A clear page might explain that a routine visit could include:

  • visual inspection of key roofing areas
  • review of flashing, penetrations, and common leak points
  • debris or drainage checks where relevant
  • photo documentation if the company provides it
  • notes on small issues that should be watched or addressed

Homeowners do not need a technical manual. But they do want to know the visit is real work, not just an excuse to sell.

Be explicit about what the plan does not cover

This matters for trust.

A credible page should say whether the plan excludes:

  • major repairs
  • storm damage events
  • full replacement scope
  • issues outside the visit frequency or service area
  • emergency response unless separately stated

That boundary-setting also creates a natural bridge to pages like Emergency Roof Repair Page: What Homeowners Need When They Need Help Fast and Roofing Warranty Page: What Homeowners Need Before They Trust the Guarantee.

Help the homeowner decide if the plan fits their situation

A maintenance plan is not equally relevant to every roof or owner.

A strong page might explain that it is often a better fit for:

  • homeowners with aging but serviceable roofs
  • people who want routine oversight without waiting for a leak
  • owners who have had prior issues and want better visibility
  • households that want a cleaner documentation trail over time

That kind of specificity makes the offer feel more honest.

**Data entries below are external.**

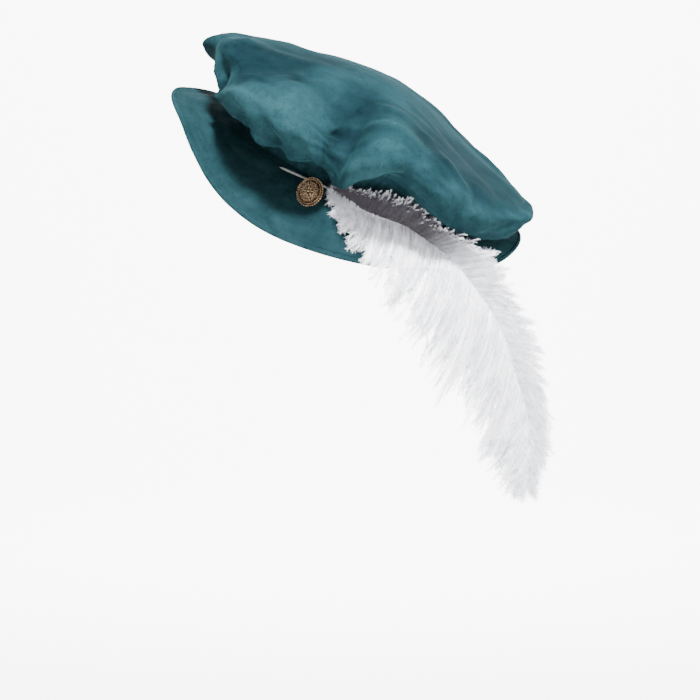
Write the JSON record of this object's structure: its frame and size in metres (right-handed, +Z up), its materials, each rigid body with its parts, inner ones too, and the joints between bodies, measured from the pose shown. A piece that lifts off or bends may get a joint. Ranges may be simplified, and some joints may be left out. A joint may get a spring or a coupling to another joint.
{
  "type": "tudor hat",
  "caption": "Soft velvet Tudor bonnet with a full crown tacked over one ear, a drooping stiffened brim, a filigree button and a long white ostrich plume.",
  "frame": {"origin": "centre of the oval head opening, in the plane of the seam between crown and brim", "axes": "+Z up as worn, -Y to the wearer's front, +X to the wearer's left; the opening's plane is tipped 23.2 degrees back and 14.4 degrees to the left"},
  "size_m": [0.2956, 0.3266, 0.3977],
  "materials": {
    "crown_velvet": "teal velvet, soft nap",
    "brim_velvet": "teal velvet over a stiffener",
    "antique_gold": "darkened antique gold casting",
    "white_plume": "white ostrich feather, grey at the root"
  },
  "bodies": {
    "root": {"crown": "crown_velvet", "brim": "brim_velvet", "button": "antique_gold", "plume": "white_plume"}
  },
  "joints": []
}
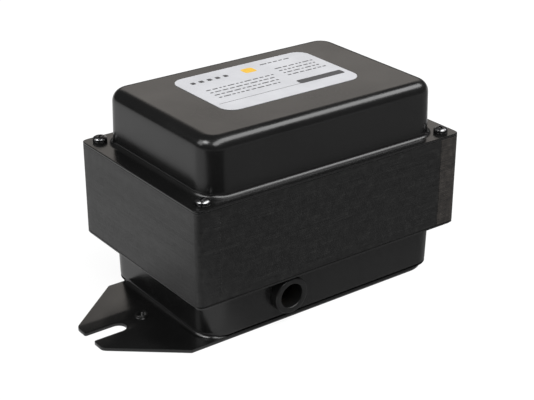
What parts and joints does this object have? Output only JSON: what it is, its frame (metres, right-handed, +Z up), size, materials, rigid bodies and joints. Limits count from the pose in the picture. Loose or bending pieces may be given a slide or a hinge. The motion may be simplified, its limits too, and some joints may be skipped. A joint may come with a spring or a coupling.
{
  "type": "ignition transformer",
  "caption": "Black enamelled ignition transformer with a laminated core between two drawn covers, a foot plate with one slotted ear, and a cable bushing in its side",
  "frame": {"origin": "Under the middle of the core, on the underside of the foot plate", "axes": "X along the long side with the slotted ear at -X, Y across with the cable bushing at -Y, Z up"},
  "size_m": [0.1544, 0.084, 0.0833],
  "materials": {
    "black_enamel": "semi-gloss black stoving enamel",
    "core_varnish": "black varnish on the edges of laminated steel",
    "screw_steel": "dull zinc plating",
    "bushing_plastic": "black moulded plastic",
    "outlet_plastic": "dark moulded insulation",
    "bobbin_plastic": "pale moulded plastic",
    "copper_wire": "enamelled copper wire",
    "wrap_paper": "oiled insulating paper",
    "shunt_steel": "bare electrical steel",
    "spacer_board": "pressed board",
    "potting_compound": "black potting compound",
    "contact_brass": "bare brass",
    "label_film": "white printed film"
  },
  "bodies": {
    "root": {"top_cover": "black_enamel", "bottom_shell": "black_enamel", "foot_plate": "black_enamel", "e_laminations": "core_varnish", "i_laminations": "core_varnish", "primary_bobbin": "bobbin_plastic", "secondary_left_bobbin": "bobbin_plastic", "secondary_right_bobbin": "bobbin_plastic", "primary_winding": "copper_wire", "secondary_left_winding": "copper_wire", "secondary_right_winding": "copper_wire", "primary_wrap": "wrap_paper", "secondary_wraps": "wrap_paper", "magnetic_shunts": "shunt_steel", "shunt_spacers": "spacer_board", "upper_potting": "potting_compound", "lower_potting": "potting_compound", "cable_bushing": "bushing_plastic", "hv_bushing_left": "outlet_plastic", "hv_bushing_right": "outlet_plastic", "hv_contacts": "contact_brass", "terminal_plate": "spacer_board", "primary_terminals": "contact_brass", "clamp_screws": "screw_steel", "rating_label": "label_film"}
  },
  "joints": []
}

Common roofing maintenance plan page mistakes

Making the plan sound bigger than it is

If the page implies total protection from every roofing issue, trust drops fast.

Failing to describe the visit itself

People want to know what the recurring service actually includes.

Hiding exclusions

Clear limits usually improve conversion quality.

Giving no next-step context

The page should explain how to ask questions, sign up, or book the first inspection.

This page also works better when connected to trust and decision-support content such as Roof Repair vs Replacement: How Homeowners Can Decide Without Guessing and Roofing FAQ Page Examples: How to Answer Homeowner Questions Before They Call.

Talk with Silvermine about building roofing maintenance and service pages

Bottom line

A strong roofing maintenance plan page should make the offer feel concrete, useful, and believable.

When homeowners can understand what is included, what is not, and why the plan exists in the first place, the page stops feeling like recurring revenue copy and starts feeling like a practical service decision.